Monday, July 6, 2009

Fiscal Stimulus and Fast Acting Excedrin

While the latest nonsense from Eric Cantor gives me a headache, it is typical of what our Republican “leaders” have been saying:

Americans now agree that the stimulus package signed into law earlier this year has not achieved its intended effects, House Minority Whip Eric Cantor (R-Va.) claimed Monday.Pushing back against a possible second stimulus bill, Cantor asserted that the Obama administration-backed first $787 billion stimulus has not worked, and insisted that characterization has now become consensus.


The fact is that Federal purchases have yet to show any significant increase while state and local purchases have declined. Suppose I just took two Excedrin for my headache and haven’t even swallowed the water designed to chase them down and I noticed my headache is getting worse. Should I immediately conclude that the Excedrin will not work and it’s time to take some voodoo medicine? Our course not – but Cantor just might:

House Minority Whip Eric Cantor (R-Va.) said that Republicans would work with President Obama on a second stimulus bill, as long as it's like the tax cut-heavy package the GOP proposed earlier.

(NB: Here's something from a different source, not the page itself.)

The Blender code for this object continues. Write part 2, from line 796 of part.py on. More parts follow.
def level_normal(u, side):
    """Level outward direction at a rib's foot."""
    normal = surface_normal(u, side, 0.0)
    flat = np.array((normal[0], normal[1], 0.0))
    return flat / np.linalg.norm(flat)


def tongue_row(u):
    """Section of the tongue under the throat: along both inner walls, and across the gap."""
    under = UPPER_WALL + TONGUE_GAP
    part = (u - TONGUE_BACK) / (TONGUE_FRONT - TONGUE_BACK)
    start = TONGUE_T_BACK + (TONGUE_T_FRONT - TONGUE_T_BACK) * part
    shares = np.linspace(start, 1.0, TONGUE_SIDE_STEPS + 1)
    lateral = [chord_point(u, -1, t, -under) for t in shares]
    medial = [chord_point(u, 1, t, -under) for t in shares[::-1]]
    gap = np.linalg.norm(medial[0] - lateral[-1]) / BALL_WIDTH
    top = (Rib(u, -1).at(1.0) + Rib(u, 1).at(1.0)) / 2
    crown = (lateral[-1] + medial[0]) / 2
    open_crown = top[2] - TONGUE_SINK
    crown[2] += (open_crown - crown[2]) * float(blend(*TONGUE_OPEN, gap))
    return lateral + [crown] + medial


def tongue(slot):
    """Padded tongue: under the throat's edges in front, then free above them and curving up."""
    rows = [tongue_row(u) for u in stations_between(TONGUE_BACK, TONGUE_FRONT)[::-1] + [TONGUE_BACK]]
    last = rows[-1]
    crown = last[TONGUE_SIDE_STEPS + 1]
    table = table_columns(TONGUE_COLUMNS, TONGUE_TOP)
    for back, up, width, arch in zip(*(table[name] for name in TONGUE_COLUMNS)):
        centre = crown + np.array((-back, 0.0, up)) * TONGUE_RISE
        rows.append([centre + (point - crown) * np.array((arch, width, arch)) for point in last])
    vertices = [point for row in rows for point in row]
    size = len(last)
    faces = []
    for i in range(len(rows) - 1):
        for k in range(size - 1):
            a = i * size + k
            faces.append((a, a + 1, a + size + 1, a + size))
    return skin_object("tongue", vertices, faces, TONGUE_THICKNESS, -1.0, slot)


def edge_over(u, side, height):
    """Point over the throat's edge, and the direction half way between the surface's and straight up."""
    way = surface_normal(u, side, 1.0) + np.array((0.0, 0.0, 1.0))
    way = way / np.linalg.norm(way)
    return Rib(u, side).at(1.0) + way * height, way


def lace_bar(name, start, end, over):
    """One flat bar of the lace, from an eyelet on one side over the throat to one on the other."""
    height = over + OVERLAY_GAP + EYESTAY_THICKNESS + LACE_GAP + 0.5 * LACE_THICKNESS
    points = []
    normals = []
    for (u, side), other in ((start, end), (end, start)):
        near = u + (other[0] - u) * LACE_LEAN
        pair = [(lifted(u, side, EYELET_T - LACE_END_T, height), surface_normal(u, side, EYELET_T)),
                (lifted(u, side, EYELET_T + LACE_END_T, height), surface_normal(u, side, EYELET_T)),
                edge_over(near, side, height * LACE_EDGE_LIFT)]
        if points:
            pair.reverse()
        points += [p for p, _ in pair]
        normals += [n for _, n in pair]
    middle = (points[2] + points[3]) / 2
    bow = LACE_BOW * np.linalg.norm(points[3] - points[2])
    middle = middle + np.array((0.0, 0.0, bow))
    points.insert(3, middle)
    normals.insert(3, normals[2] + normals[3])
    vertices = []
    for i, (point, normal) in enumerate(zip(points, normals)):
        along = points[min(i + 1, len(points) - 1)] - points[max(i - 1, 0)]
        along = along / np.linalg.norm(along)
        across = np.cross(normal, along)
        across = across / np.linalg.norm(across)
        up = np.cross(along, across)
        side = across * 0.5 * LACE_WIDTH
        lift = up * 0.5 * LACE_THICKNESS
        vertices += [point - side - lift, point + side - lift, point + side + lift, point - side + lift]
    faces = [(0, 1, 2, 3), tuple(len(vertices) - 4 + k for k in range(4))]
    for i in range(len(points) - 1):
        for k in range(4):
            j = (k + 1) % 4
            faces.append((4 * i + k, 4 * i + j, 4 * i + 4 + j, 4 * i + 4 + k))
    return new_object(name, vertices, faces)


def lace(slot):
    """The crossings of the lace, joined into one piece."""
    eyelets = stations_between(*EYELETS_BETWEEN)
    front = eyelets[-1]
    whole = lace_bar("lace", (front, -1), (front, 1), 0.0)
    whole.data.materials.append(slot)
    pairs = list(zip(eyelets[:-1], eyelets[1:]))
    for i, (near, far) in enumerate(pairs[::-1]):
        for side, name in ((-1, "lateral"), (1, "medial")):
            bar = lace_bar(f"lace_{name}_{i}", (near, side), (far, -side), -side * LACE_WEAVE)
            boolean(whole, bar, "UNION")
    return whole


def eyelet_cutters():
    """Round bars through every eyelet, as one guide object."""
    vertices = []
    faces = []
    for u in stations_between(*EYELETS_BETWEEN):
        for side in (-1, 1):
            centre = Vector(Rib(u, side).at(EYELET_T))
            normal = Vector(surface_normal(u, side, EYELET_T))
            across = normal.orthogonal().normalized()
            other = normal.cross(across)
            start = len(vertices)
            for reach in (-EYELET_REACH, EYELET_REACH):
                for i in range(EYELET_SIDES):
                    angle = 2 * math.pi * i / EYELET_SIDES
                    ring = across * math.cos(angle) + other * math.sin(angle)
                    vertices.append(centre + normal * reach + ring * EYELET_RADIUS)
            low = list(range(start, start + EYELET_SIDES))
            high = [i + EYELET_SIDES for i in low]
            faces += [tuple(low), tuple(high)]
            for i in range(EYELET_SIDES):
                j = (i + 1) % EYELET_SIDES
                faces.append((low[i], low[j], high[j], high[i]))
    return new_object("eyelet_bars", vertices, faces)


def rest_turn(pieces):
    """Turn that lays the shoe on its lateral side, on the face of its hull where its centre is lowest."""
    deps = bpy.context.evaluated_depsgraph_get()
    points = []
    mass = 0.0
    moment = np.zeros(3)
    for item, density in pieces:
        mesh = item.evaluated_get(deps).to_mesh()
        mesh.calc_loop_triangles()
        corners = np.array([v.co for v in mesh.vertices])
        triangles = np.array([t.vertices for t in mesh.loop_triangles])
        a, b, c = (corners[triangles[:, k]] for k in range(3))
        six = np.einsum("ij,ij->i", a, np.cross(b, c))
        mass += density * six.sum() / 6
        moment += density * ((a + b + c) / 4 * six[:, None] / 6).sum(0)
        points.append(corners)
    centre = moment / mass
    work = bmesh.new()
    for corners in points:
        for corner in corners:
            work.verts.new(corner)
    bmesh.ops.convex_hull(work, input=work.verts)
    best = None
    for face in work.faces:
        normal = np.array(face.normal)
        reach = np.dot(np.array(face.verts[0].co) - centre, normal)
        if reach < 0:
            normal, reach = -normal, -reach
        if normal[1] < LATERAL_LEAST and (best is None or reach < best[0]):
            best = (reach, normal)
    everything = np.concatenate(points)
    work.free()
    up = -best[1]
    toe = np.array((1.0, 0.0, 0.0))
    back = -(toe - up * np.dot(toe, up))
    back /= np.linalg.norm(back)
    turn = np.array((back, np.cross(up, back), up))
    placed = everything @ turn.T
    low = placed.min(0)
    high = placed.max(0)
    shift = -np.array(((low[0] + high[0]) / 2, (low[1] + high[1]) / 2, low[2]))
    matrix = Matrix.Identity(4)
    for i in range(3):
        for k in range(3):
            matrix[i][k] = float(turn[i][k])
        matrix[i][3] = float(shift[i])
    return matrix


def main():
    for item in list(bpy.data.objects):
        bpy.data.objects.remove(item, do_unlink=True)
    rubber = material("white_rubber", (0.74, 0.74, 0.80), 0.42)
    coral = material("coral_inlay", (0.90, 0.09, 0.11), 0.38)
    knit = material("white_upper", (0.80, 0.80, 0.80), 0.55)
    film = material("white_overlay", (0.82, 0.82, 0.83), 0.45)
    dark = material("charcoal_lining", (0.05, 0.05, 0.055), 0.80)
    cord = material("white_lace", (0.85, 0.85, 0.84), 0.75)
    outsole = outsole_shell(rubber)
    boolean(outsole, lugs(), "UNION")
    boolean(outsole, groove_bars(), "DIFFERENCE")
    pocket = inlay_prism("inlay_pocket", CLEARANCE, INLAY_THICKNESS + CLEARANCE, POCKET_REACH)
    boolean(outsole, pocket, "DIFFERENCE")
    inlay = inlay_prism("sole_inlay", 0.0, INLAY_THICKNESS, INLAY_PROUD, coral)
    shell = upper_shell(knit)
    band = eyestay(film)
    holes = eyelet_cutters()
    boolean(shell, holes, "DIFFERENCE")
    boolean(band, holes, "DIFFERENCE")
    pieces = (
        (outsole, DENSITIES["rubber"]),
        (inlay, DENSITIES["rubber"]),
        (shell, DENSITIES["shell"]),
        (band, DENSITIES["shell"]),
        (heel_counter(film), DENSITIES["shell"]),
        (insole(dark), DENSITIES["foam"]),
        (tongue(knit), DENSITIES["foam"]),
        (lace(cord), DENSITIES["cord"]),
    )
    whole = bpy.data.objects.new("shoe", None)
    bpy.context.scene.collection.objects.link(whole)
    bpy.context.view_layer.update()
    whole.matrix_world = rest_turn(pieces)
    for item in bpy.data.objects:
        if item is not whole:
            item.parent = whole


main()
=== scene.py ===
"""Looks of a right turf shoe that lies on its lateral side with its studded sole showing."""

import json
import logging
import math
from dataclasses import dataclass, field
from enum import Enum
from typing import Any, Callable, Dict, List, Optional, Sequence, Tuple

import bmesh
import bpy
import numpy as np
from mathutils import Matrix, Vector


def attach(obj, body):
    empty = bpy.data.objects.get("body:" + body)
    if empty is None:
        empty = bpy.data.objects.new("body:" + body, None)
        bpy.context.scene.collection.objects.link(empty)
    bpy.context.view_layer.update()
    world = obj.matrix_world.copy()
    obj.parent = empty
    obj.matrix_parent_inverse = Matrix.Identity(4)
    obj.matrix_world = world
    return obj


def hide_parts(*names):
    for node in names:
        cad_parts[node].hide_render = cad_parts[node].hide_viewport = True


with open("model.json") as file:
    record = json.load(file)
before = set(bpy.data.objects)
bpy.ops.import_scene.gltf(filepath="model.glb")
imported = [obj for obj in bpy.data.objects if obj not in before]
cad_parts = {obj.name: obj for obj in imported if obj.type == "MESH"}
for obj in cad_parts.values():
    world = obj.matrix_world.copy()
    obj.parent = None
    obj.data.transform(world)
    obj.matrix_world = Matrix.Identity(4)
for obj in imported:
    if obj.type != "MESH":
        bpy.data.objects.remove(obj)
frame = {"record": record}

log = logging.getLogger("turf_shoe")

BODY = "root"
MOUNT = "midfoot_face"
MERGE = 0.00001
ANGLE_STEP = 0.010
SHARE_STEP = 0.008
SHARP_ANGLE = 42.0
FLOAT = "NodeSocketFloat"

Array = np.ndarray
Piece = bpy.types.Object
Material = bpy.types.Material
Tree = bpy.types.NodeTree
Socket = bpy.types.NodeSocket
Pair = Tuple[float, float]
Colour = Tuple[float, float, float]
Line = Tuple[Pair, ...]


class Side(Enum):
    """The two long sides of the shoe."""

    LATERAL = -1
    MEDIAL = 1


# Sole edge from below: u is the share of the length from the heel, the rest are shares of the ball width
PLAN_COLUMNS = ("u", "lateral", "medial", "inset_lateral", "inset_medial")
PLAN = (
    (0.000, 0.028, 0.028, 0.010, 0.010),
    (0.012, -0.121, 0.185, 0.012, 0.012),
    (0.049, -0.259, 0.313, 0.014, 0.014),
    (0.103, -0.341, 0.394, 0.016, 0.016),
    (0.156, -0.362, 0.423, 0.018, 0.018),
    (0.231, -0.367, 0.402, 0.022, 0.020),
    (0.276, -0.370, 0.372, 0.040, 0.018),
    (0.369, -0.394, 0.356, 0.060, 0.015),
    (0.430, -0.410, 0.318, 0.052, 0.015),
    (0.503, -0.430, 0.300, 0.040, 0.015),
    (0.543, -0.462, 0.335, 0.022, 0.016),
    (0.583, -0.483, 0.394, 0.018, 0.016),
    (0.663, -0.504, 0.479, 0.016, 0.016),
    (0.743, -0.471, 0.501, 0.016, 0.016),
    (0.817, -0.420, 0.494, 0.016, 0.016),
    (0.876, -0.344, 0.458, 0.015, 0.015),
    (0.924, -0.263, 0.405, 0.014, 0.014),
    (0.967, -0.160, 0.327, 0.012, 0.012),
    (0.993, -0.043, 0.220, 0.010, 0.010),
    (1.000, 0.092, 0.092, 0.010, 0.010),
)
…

I thought we tried that in 2008 – and it hasn’t provided much stimulus even to date.

3 comments:

TheTrucker said...

why do you see the 2008 stimulus as a "tax cut"? It did not alter the tax code and it was phased out for high income earners. While the Republiars are usually full of it, that sort of a "tax cut" would be a very fast acting pain pill even for those who have recently been laid off. Or maybe I misunderstand the 2008 stimulus. I understand the logic of spending as opposed to tax cuts. I understand that the people may or may not spend and that the government will be spending for them and providing jobs and cutting unemployment outlays all at the same time. But the states are clogging up the pipe.

Everyone agrees at this point that the state governments need some help very quickly but that does not seem to be happening either. It appears that all these supposed "shovel ready" projects will be delayed while the states furlough the people that will be needed to let the contracts.

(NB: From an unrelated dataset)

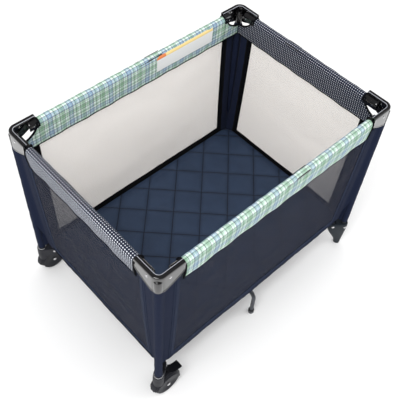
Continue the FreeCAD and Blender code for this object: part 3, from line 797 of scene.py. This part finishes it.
def sideWall(side):
    half = sides[side]["half"]
    reach, window = half - wallGap, half - wall["window"]
    stops = steps(-reach, -window, 3)[:-1] + steps(-window, window, round(window / 0.008))
    stops += steps(window, reach, 3)[1:]
    levels = steps(wall["hem"], wall["sill"], 6)[:-1] + steps(wall["sill"], wall["lintel"], 44)
    levels += [wall["top"]]
    grid = [[onWall(side, s, z) for s in stops] for z in levels]

    def solidCloth(i, j):
        inWindow = abs((stops[j] + stops[j + 1]) / 2) < window
        return not (inWindow and wall["sill"] < (levels[i] + levels[i + 1]) / 2 < wall["lintel"])

    shape = Shape()
    shape.net(grid, lambda i, j: (stops[j], levels[i]), keep=solidCloth)
    item = piece(f"wall_{side}", shape, ["wall", "wallInside"], "wall_fabric", [f"side_panel_{side}"], 60)
    thickened(faceOut(item, outward(side)), wall["cloth"], 1)
    tall = wall["top"] - wall["hem"]
    cloth = 2 * reach * tall - 2 * window * (wall["lintel"] - wall["sill"])  # strips sewn to a frame
    2 * reach
    cloth / (2 * reach)
    foldWith(item, side)
    across = steps(-window - wall["netLap"], window + wall["netLap"], 60)
    up = steps(wall["sill"] - wall["netLap"], wall["lintel"] + wall["netLap"], 30)
    for name, (look, deep) in wall["nets"].items():
        shape = Shape()
        shape.net([[onWall(side, s, z, deep) for s in across] for z in up], lambda i, j: (across[j], up[i]))
        net = piece(f"net_{side}_{name}", shape, [look], "mesh_fabric", (), 60)
        2 * window
        up[-1] - up[0]
        foldWith(net, side)


def wallSeams(side):  # stitched ridges on the outer face: beside the corners and above the hem
    reach = sides[side]["half"] - wallGap
    shape = Shape()
    for s in [end * (reach - inward) for end in (-1, 1) for inward in wall["seams"]]:
        shape.tube([onWall(side, s, z, -0.0002) for z in steps(wall["hem"], wall["top"], 50)], 0.0009, 6)
    for z, radius in ((wall["hem"], 0.0016), (wall["hem"] + 0.014, 0.0007)):
        shape.tube([onWall(side, s, z, -0.0002) for s in steps(-reach, reach, 90)], radius, 6)
    return foldWith(piece(f"seams_{side}", shape, ["sleeve"], "wall_fabric", (), 60), side)


# Corner sleeves: a cloth tube round each leg and two flaps that join the walls

sleeve = {"radius": 0.0135, "inner": 0.0106, "low": 0.149, "top": 0.702, "flap": 0.0528, "flapTop": 0.690,
          "cloth": 0.002}


def flapInward(side, reach, z):  # from the tube's face onto the wall's line
    line = wallInward(side, z)
    rise = 1 - ease(reach, 0.006, 0.024)
    return line + (-sleeve["radius"] + 0.001 - line) * rise * ease(z, 0.20, 0.30)


def sleeveFlap(shape, side, end):
    half = sides[side]["half"]
    reaches, levels = steps(0.004, sleeve["flap"], 10), steps(wall["hem"], sleeve["flapTop"], 50)
    layers = [[[atSide(side, end * (half - r), flapInward(side, r, z) + deep, z) for r in reaches]
               for z in levels] for deep in (0, sleeve["cloth"])]
    shape.solid(doubled(*layers), lambda i, j: (reaches[min(j, 21 - j)], levels[i]))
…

This was not supposed to work out this way and no matter what the reality might be you can expect the Republicans to continue to do all they can to discredit the current administration and the current congress. The Congress had better figure out some way to bring next year's money forward and they'd batter do it fast. It certainly seems that state government cutbacks will make this thing a lot worse. And next year can be dealt with next year.

And BTW... No money for California. Those morons need to fix their make believe government. All those electoral votes shifting to red because of Democratic stupidity.

Myrtle Blackwood said...

Highlights of the 2008 fiscal 'stimulus':

2009 – February 7th. GM using bailout money to invest in Brazil

2009 – February 5th. Regarding the $700 billion stimulus of October 2008: Follow the Money. It wasn’t a credit freeze. Paulson and Bernanke were either wrong or they were lying. “Normally, when you’re going to spend a lot of money, you present the data and the economic theory to support it, yet here’s the biggest non-military government intervention in history since the Great Depression, and there was no evidence presented to support it, and no detailed economic argument made about what market failures this $700 billion was going to fix.”…. : “There was no credit crisis. What was happening was much more arcane: A few big institutions that had made bad bets were at risk of going bust, and that’s it. And if they had gone bankrupt, it wouldn’t have been the end of the world. In fact, there is huge excess capacity in financial services and there’s a need to focus on the healthy ones and let others fail. Meanwhile, business lending and consumer lending were still strong in September and October, and it’s still okay.”

2009 – January 9th. Bailout Czar's Secret? Copy. Paste. Repeat. Rather than write original answers to questions posed in December by a congressional oversight panel, U.S. Treasury officials appear to have creatively repurposed old testimony and even Web site copy into a 13-page report that left some questions entirely unanswered.

2009 – January 9th. Where Did Taxpayer Money Go? Panel Slams Treasury. “A scathing new report...

etc

TheTrucker said...

I would hope that all persons (not just the economists) would understand that the Wall Street bailout and the stimulus are two different animals. But unfortunately, this is not the case. The government hating Republiars seek to blend all into one "scathing" whatever.

Brenda's criticism does not even hold up when looking at the bailouts of GM and Chrysler. Those were actually looked at by the Congress and actually did have a rationale.

The Wall Street bailout was a replay of the Iraq invasion. The administration held all the cards and claimed the sky would fall if the Congress did not capitulate. The reality, I think, is that after the Fed bailed out AIG prior to the Wall Street bailout, the Fed and the American government had one fist in the tar baby. The taxpayers were not yet stuck, but the Fed and the administration certainly were. And this is the point at which the administration chose to lie to the Congress and to the American people AGAIN.